Introduction to Environmental Sustainability
Course Number: ESR 140
Transcript Title: Intro to Envtl. Sustainability
Created: September 1, 2012
Updated: December 19, 2014
Total Credits: 4
Lecture Hours: 40
Lecture / Lab Hours: 0
Lab Hours: 0
Satisfies Cultural Literacy requirement: No
Satisfies General Education requirement: No
Grading options: A-F (default), P-NP, audit
Introduces concepts of environmental sustainability and their applications. May include field trips. Prerequisites: WR 115, RD 115 and MTH 20 or equivalent placement test scores. Audit available.
A student will be able to collaboratively and independently:
- Apply an understanding of environmental sustainability relative to human activity.
- Identify the challenges and limitations of achieving environmental sustainability and applying sustainability to their personal life.
- Use critical thinking skills to address environmental sustainability issues in their personal life.
- Use the scientific method in analyzing problems in environmental sustainability.
Outcome Assessment Strategies
- Essay, short answer, and/or multiple choice exams.
- Write-ups of field experiences/journaling.
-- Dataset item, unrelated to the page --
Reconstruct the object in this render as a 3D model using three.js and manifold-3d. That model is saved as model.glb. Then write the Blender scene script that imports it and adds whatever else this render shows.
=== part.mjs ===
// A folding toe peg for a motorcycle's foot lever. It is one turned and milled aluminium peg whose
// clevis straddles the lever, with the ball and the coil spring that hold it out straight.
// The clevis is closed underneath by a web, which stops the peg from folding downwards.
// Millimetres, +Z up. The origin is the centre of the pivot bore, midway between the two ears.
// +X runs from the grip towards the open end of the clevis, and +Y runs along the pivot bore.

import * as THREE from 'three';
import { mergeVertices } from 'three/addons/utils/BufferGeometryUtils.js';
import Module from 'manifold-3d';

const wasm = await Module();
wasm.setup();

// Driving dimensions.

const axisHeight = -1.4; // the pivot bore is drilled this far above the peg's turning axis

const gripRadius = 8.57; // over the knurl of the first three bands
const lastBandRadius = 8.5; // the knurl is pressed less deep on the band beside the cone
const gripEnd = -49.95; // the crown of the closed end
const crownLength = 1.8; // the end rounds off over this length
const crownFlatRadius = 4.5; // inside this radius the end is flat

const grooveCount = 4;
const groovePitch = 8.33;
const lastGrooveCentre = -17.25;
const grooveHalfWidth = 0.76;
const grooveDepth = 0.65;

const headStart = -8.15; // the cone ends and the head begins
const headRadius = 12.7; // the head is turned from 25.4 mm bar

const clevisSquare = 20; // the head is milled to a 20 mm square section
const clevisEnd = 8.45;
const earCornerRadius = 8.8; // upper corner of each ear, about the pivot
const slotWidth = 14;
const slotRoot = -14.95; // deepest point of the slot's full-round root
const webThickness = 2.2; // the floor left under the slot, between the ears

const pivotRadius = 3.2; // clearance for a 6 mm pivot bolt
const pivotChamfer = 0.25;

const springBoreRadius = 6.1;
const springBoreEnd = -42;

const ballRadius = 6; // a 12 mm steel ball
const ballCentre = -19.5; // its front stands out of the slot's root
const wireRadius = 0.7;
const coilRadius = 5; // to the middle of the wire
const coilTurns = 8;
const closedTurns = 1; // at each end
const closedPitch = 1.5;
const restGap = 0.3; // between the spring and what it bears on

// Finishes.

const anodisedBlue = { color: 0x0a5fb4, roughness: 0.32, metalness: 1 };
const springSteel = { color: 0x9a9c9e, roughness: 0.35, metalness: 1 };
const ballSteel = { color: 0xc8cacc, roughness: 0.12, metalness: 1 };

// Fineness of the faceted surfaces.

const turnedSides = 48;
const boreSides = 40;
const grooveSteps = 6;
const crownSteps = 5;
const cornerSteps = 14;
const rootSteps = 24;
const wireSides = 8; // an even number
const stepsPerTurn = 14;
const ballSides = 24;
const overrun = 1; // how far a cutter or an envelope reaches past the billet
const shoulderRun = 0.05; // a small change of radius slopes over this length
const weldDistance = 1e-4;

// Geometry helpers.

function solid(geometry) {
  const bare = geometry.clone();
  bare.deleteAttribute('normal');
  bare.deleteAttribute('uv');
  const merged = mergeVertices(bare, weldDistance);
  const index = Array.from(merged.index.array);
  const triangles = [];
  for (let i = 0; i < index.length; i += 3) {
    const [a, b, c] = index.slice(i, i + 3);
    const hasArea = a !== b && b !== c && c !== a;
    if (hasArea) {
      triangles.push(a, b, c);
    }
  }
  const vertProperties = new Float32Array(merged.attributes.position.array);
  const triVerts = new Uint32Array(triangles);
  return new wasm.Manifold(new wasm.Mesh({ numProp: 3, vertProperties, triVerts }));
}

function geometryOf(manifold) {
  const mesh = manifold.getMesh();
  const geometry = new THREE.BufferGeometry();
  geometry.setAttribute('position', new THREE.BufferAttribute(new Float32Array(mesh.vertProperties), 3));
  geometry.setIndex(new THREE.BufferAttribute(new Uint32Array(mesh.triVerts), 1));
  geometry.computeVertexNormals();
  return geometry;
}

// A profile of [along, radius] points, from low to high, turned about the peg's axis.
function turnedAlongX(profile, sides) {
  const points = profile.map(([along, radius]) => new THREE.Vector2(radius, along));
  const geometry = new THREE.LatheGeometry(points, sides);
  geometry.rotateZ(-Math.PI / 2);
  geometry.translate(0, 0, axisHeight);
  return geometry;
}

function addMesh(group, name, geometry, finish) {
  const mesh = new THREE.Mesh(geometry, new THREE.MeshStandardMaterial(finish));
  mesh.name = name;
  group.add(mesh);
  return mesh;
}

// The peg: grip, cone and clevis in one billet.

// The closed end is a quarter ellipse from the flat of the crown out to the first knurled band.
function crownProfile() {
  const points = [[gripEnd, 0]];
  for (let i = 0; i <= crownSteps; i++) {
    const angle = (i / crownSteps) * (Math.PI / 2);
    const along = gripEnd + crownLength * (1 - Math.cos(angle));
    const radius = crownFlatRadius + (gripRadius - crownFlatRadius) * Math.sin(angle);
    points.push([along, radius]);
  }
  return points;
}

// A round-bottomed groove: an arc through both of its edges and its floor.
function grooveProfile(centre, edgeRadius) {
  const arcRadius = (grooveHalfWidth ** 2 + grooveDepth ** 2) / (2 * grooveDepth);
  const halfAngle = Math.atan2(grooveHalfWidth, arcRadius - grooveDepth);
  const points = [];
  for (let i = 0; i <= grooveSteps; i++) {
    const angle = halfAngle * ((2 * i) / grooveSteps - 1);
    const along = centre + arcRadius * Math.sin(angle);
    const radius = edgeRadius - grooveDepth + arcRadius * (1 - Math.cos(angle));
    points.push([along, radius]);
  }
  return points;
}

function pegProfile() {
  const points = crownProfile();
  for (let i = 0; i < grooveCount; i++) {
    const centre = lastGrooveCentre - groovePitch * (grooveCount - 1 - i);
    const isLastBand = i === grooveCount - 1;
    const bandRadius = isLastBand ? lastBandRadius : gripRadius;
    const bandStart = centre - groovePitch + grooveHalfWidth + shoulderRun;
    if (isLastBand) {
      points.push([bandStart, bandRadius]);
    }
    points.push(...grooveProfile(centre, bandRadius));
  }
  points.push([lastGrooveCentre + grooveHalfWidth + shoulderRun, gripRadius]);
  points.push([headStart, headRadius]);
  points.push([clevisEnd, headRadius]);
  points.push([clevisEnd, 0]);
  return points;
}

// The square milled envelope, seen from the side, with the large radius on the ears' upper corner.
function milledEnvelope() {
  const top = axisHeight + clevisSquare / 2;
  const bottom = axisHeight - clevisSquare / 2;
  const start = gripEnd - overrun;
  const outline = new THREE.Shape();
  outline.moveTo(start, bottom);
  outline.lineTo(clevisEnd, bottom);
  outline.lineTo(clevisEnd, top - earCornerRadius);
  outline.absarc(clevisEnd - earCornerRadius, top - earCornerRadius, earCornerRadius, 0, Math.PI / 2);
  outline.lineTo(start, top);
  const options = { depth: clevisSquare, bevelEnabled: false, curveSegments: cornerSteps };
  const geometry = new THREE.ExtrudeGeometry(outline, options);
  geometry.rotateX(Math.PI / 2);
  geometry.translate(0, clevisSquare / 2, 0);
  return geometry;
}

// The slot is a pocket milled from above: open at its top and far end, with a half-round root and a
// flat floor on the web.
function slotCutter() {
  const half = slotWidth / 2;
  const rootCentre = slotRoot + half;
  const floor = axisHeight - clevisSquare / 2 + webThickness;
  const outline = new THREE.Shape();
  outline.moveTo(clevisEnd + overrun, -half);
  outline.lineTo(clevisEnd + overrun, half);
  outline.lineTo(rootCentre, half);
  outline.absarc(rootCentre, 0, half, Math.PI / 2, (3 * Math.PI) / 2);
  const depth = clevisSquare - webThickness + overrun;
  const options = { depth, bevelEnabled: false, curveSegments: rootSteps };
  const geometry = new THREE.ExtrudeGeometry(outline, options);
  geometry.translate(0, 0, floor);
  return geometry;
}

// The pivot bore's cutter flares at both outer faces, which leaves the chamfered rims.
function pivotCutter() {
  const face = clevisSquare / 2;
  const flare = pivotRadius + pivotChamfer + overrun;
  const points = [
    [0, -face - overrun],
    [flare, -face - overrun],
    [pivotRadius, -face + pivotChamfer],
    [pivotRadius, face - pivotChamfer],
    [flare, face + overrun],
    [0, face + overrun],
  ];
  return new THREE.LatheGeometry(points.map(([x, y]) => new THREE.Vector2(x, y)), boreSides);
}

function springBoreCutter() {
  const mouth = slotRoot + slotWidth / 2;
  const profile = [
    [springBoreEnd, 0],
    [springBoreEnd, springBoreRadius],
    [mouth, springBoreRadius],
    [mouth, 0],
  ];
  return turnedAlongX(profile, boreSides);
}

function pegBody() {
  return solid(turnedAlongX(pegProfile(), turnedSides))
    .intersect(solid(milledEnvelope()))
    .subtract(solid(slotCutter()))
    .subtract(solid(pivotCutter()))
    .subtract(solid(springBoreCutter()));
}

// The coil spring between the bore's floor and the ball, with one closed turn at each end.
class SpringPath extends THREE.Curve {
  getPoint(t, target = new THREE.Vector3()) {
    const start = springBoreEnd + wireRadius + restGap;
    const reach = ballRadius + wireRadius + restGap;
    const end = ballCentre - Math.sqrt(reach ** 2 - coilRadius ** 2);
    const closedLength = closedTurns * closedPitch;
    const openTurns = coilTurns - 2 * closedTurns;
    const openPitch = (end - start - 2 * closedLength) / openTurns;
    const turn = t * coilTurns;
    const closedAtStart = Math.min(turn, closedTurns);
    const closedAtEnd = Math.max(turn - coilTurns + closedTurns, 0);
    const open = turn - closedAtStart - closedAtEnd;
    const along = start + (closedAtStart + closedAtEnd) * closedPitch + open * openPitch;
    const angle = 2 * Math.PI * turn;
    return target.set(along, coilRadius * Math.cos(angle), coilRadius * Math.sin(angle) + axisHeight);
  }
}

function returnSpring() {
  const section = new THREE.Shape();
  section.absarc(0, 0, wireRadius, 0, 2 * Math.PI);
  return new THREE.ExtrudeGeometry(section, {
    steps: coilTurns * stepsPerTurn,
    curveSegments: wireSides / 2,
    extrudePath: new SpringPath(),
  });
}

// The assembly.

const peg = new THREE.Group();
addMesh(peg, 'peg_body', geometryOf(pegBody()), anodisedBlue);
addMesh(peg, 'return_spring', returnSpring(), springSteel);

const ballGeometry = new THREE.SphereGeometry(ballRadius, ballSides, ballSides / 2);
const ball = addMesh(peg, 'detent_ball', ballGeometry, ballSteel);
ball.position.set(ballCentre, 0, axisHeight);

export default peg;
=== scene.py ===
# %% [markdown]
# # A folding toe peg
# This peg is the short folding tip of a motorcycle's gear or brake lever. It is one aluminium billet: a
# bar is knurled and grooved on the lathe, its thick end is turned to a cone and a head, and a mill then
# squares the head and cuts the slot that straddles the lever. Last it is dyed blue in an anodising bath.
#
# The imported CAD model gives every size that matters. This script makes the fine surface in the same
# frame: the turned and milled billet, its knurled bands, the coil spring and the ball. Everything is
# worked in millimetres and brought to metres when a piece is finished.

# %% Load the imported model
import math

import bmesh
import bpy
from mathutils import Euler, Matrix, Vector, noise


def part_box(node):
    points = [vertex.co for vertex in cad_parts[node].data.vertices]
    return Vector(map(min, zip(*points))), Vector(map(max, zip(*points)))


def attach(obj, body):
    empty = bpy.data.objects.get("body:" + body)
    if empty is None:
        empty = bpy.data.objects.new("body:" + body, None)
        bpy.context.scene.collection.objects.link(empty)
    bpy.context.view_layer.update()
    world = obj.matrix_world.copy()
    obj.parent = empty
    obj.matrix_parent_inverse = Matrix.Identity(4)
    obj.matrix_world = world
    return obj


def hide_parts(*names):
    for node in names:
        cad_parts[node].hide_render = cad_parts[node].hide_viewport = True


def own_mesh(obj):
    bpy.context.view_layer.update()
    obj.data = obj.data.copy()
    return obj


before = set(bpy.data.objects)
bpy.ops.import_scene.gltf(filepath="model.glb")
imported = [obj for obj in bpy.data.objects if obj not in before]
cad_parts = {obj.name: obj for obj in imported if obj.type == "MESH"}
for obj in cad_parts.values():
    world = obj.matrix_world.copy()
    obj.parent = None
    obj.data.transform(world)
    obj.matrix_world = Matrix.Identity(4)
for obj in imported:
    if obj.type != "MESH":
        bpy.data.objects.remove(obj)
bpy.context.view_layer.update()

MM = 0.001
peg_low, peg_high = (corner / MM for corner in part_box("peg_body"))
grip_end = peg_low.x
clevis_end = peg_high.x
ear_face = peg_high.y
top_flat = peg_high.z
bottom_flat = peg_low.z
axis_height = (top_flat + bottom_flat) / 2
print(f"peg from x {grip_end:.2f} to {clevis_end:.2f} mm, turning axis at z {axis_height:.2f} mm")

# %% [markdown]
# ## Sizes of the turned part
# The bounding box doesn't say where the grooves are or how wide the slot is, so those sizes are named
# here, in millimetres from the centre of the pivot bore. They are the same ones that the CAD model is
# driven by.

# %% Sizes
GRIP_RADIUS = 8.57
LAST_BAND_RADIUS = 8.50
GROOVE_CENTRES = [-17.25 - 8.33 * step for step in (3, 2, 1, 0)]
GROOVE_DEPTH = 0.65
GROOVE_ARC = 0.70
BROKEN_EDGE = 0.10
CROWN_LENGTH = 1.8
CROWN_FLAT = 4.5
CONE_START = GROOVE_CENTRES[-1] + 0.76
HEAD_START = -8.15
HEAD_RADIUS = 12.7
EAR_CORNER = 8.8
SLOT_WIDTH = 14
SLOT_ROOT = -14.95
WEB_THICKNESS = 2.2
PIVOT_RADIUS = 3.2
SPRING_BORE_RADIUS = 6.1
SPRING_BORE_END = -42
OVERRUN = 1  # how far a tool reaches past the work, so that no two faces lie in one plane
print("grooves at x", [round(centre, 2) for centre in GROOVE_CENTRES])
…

- Research paper or project on environmental sustainability topic.
- Oral presentations.
Course Activities and Design
Lectures, guest lectures, field trips, student projects, no formal labs.
Course Content (Themes, Concepts, Issues and Skills)
Concepts and Themes
- Basic concepts of environmental systems
- Human impacts and environmental sustainability
- Technology and environmental sustainability
- The roles of the media and culture in environmental sustainability
Process Skills (Competency skills)
- Read and evaluate scientific information
- Use basic math and statistics appropriately
- Understand the scientific method
- Locate and access information
- Think critically
- Collaborate with peers - work effectively in groups
- Present conclusions logically
Columbia Gorge Community College Science Department stands by the following statement about regarding science instruction:
Science is a fundamentally nondogmatic and self-correcting investigatory process. Theories (such as biological evolution and geologic time scale) are developed through scientific investigation are not decided in advance. As such, scientific theories can be and often are modified and revised through observation and experimentation. "Creation science", "Intelligent design" or similar beliefs are not considered legitimate science, but a form of religious advocacy. This position is established by legal precedence (Webster v. New Lenox School District #122, 917 F. 2d 1004).
The Science Department at Columbia Gorge Community College therefore stands with organizations such as the National Association of Biology Teachers in opposing the inclusion of pseudo-sciences in our science curricula except to reference and/or clarify its invalidity.